▶ [Records contained in a dataset]

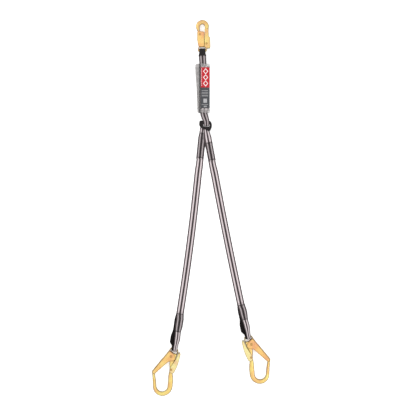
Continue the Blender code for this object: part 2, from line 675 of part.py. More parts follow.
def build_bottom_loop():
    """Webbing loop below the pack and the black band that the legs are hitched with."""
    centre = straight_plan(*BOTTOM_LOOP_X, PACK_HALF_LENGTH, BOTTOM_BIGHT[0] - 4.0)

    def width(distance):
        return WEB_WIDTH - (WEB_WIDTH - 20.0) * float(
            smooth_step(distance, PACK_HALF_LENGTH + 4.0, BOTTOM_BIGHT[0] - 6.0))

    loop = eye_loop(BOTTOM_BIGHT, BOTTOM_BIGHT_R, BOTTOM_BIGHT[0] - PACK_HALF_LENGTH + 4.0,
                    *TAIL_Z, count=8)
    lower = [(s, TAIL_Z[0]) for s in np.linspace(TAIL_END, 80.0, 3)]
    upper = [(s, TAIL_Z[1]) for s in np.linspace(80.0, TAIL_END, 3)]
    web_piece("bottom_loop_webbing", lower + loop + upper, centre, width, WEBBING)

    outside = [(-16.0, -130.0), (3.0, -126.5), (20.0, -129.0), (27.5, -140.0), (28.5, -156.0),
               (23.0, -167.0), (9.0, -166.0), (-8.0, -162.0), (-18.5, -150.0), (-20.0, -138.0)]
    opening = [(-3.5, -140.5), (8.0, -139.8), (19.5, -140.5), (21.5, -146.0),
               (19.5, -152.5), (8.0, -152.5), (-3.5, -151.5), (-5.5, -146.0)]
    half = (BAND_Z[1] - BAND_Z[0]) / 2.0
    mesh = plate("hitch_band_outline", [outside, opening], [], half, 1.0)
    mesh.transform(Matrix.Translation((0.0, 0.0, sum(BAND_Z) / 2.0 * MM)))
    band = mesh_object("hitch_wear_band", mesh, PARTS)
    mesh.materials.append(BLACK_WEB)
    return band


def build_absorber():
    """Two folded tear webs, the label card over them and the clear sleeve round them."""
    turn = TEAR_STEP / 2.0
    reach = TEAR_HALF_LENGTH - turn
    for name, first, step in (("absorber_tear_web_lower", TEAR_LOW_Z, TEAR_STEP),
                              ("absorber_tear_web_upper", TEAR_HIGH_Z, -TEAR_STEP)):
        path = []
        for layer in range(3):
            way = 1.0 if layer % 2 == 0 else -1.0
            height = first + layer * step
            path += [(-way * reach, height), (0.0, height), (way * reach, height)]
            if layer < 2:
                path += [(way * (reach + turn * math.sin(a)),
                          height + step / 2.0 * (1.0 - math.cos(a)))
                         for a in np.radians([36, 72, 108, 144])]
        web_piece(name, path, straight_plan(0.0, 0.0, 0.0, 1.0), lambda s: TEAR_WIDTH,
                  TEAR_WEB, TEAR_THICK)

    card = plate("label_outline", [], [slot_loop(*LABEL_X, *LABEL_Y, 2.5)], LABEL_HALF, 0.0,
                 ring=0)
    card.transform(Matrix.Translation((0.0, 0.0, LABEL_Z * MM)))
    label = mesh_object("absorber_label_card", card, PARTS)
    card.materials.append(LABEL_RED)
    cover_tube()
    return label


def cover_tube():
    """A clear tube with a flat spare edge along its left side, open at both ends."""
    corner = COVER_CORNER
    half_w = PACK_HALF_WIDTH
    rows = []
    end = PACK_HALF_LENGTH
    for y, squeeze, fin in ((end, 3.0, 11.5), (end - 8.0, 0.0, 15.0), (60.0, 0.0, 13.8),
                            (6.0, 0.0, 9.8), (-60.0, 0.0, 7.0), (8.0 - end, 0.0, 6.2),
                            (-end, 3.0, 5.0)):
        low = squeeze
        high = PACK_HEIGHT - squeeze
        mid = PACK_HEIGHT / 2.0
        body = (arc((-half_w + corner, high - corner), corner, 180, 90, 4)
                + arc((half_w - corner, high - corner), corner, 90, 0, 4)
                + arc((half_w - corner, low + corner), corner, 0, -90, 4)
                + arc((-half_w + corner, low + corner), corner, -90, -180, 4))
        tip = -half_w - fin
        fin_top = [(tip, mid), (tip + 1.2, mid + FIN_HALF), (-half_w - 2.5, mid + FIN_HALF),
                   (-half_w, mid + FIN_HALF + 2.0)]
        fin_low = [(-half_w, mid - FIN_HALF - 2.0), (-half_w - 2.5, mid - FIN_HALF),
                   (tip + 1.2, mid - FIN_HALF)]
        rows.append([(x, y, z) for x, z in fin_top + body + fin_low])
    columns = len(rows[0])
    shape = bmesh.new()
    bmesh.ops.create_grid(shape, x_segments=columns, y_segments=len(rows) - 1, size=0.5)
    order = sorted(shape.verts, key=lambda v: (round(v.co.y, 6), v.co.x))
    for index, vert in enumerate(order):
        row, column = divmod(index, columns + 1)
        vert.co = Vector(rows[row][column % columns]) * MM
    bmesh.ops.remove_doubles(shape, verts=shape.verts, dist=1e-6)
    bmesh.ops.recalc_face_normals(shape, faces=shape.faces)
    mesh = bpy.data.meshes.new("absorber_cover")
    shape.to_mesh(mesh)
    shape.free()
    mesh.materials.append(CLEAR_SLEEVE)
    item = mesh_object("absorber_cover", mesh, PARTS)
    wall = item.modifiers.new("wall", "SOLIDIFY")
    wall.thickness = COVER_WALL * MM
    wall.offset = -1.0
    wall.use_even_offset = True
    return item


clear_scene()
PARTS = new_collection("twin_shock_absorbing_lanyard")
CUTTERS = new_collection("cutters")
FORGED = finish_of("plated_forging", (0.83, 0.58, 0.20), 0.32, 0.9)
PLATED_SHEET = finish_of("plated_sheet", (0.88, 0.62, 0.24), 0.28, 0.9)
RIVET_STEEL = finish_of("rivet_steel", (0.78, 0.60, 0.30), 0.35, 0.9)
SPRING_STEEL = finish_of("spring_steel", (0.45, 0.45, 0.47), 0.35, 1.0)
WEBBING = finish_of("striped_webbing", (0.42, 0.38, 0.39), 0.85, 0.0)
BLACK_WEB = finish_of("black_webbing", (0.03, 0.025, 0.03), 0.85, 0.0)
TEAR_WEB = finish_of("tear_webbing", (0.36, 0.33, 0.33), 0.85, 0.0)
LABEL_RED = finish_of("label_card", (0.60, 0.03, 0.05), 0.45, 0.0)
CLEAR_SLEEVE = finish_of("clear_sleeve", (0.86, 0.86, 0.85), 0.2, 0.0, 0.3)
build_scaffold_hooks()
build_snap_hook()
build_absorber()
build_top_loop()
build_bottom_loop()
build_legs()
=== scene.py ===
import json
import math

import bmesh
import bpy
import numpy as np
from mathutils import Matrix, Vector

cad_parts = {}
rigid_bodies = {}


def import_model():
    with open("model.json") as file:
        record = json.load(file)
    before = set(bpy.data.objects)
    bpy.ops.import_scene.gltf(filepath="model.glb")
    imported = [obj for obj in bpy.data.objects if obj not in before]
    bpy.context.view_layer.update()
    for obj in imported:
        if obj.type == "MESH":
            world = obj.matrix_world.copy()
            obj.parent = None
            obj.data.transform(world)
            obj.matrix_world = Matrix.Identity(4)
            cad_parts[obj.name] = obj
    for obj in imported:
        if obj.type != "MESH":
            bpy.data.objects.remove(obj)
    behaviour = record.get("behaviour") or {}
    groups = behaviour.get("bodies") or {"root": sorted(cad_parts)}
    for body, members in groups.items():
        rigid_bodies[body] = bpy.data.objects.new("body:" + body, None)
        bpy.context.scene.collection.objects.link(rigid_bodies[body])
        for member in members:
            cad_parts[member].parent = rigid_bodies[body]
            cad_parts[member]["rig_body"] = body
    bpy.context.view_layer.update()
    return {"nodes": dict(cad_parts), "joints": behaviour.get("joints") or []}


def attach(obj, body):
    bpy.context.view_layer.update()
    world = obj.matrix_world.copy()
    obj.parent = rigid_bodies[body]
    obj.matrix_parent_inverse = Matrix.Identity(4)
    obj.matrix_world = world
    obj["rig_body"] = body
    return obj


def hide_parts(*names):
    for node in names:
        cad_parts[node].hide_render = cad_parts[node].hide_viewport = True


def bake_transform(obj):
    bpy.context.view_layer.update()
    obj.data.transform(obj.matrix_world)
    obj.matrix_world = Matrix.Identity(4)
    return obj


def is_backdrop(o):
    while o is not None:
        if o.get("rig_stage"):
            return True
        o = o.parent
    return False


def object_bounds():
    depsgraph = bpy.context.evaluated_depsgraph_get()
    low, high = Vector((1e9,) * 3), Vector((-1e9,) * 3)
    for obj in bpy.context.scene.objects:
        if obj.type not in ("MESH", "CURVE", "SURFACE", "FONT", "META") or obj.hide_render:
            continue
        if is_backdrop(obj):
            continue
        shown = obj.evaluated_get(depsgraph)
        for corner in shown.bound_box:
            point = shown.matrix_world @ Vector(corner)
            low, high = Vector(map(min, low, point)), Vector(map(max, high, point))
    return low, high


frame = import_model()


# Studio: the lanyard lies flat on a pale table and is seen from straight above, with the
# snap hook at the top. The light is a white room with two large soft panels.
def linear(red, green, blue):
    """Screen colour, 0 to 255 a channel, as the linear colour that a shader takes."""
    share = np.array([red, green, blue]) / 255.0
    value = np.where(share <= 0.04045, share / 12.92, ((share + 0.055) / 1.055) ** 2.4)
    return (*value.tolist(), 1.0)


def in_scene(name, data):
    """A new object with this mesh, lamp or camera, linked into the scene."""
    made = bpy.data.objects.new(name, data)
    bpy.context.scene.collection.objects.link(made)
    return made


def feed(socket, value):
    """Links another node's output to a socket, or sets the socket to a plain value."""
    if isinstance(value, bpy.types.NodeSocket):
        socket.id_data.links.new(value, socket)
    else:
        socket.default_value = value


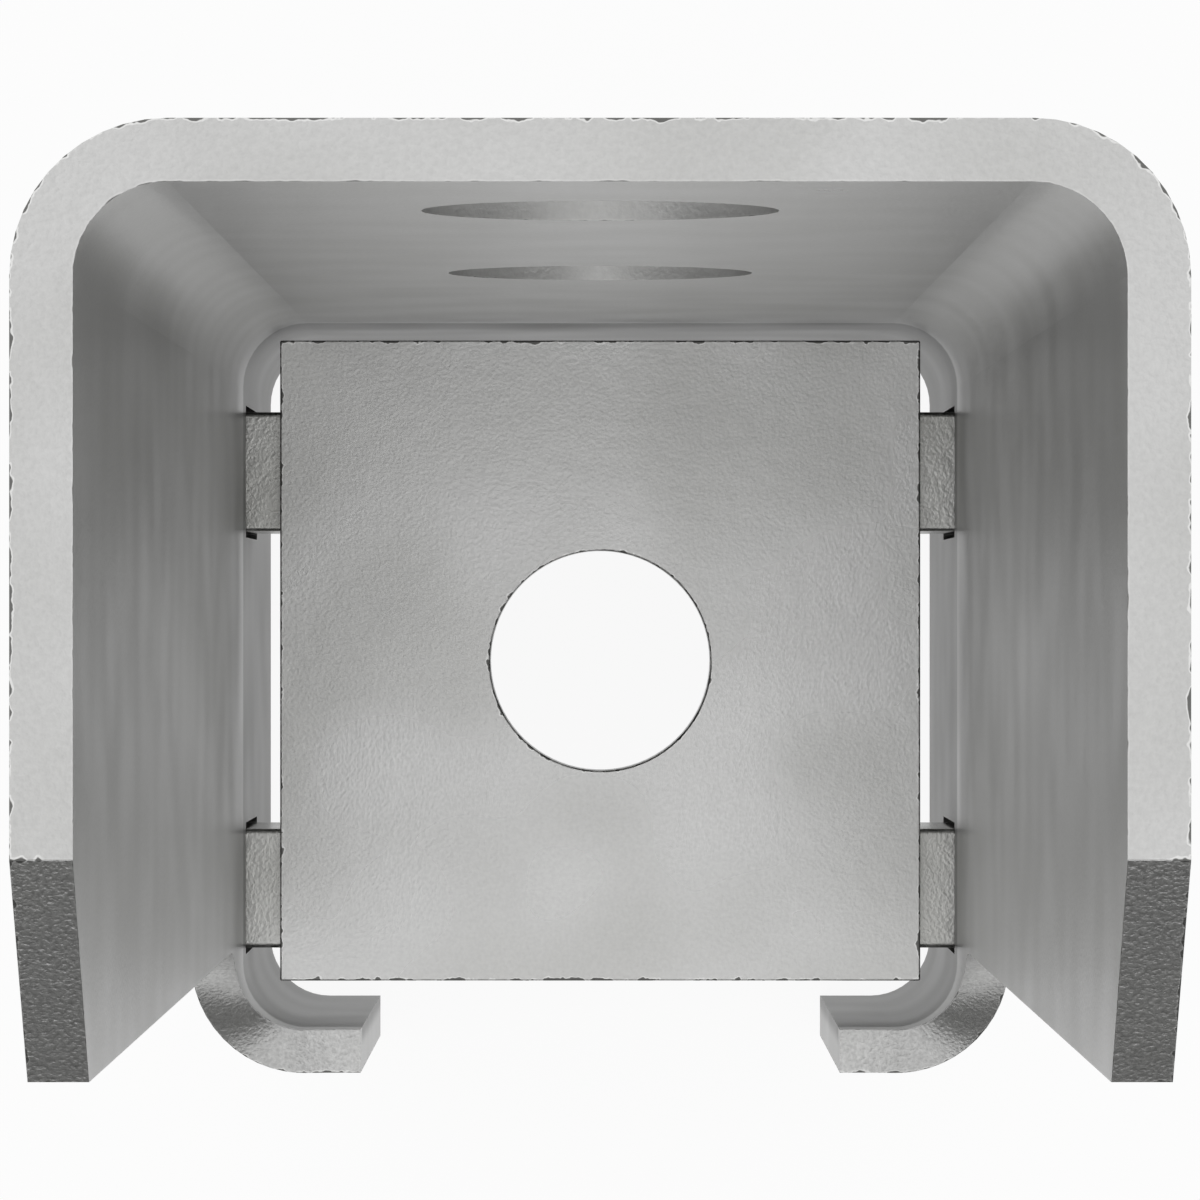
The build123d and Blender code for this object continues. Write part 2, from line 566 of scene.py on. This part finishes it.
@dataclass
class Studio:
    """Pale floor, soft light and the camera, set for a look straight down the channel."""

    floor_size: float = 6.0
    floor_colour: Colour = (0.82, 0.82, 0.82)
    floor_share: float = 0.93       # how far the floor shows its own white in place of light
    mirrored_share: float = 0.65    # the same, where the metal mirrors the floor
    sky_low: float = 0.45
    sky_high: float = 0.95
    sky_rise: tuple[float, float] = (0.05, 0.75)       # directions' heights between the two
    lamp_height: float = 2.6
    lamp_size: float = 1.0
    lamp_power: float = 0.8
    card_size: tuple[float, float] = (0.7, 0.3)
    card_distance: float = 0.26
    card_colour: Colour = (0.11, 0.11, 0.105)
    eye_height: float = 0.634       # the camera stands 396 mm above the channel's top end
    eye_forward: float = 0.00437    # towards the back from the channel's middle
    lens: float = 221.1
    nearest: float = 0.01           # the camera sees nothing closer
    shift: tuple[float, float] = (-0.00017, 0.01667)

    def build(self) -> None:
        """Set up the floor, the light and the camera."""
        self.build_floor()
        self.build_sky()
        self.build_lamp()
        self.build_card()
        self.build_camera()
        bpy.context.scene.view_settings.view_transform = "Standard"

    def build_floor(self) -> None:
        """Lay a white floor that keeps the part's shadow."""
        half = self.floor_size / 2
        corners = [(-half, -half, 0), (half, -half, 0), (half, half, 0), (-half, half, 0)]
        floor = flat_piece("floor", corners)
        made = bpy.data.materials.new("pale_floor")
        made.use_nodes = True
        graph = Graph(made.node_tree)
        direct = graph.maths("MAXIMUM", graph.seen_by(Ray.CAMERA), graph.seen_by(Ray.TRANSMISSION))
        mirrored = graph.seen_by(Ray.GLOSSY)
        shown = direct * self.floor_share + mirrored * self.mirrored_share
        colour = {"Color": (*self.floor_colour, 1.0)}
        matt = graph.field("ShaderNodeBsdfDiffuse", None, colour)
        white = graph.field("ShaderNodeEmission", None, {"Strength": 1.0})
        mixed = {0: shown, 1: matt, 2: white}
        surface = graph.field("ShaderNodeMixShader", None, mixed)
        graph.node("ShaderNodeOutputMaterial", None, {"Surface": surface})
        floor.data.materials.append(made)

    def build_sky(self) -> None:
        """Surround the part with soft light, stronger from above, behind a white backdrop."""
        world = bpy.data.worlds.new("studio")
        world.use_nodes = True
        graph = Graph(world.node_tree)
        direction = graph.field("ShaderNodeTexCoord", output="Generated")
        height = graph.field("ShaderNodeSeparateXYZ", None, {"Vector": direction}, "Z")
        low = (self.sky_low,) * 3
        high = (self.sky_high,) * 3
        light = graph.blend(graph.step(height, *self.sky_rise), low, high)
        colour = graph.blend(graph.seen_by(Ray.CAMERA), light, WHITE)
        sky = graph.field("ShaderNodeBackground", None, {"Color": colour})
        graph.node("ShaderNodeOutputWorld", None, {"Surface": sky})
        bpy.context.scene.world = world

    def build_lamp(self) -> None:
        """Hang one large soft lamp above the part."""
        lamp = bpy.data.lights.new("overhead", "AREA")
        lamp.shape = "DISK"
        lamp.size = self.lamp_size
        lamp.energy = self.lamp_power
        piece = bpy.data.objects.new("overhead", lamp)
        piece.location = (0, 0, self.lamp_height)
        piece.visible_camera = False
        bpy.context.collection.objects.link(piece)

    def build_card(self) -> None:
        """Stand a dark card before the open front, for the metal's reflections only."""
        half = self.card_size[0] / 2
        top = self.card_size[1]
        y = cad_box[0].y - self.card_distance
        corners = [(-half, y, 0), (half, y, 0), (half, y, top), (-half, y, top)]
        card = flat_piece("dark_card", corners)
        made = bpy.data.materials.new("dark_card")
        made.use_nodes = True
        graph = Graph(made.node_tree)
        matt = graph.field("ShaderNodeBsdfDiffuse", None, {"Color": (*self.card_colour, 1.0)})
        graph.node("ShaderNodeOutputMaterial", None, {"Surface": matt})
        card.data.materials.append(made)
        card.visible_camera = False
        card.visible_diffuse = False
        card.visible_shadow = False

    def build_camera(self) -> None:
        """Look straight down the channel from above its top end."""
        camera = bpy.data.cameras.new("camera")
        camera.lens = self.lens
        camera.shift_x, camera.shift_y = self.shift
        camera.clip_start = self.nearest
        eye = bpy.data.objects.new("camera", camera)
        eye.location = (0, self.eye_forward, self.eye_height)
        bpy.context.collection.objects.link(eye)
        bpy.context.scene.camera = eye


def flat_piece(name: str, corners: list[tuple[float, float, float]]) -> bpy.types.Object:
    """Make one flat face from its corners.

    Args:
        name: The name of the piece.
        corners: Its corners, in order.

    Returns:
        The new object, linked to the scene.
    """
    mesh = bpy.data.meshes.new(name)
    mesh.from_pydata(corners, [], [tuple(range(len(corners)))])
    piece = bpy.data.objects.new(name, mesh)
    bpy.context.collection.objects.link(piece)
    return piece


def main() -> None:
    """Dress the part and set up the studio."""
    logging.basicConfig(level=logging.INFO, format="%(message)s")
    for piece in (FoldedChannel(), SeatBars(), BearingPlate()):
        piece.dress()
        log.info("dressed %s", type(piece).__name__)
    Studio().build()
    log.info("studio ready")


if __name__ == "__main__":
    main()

▶ [Instructions to follow]
Print exactly the lines above from the one with "clear_scene()" to the one with "bpy.data.objects.remove(obj)", including both.

▶ [Written response]
clear_scene()
PARTS = new_collection("twin_shock_absorbing_lanyard")
CUTTERS = new_collection("cutters")
FORGED = finish_of("plated_forging", (0.83, 0.58, 0.20), 0.32, 0.9)
PLATED_SHEET = finish_of("plated_sheet", (0.88, 0.62, 0.24), 0.28, 0.9)
RIVET_STEEL = finish_of("rivet_steel", (0.78, 0.60, 0.30), 0.35, 0.9)
SPRING_STEEL = finish_of("spring_steel", (0.45, 0.45, 0.47), 0.35, 1.0)
WEBBING = finish_of("striped_webbing", (0.42, 0.38, 0.39), 0.85, 0.0)
BLACK_WEB = finish_of("black_webbing", (0.03, 0.025, 0.03), 0.85, 0.0)
TEAR_WEB = finish_of("tear_webbing", (0.36, 0.33, 0.33), 0.85, 0.0)
LABEL_RED = finish_of("label_card", (0.60, 0.03, 0.05), 0.45, 0.0)
CLEAR_SLEEVE = finish_of("clear_sleeve", (0.86, 0.86, 0.85), 0.2, 0.0, 0.3)
build_scaffold_hooks()
build_snap_hook()
build_absorber()
build_top_loop()
build_bottom_loop()
build_legs()
=== scene.py ===
import json
import math

import bmesh
import bpy
import numpy as np
from mathutils import Matrix, Vector

cad_parts = {}
rigid_bodies = {}


def import_model():
    with open("model.json") as file:
        record = json.load(file)
    before = set(bpy.data.objects)
    bpy.ops.import_scene.gltf(filepath="model.glb")
    imported = [obj for obj in bpy.data.objects if obj not in before]
    bpy.context.view_layer.update()
    for obj in imported:
        if obj.type == "MESH":
            world = obj.matrix_world.copy()
            obj.parent = None
            obj.data.transform(world)
            obj.matrix_world = Matrix.Identity(4)
            cad_parts[obj.name] = obj
    for obj in imported:
        if obj.type != "MESH":
            bpy.data.objects.remove(obj)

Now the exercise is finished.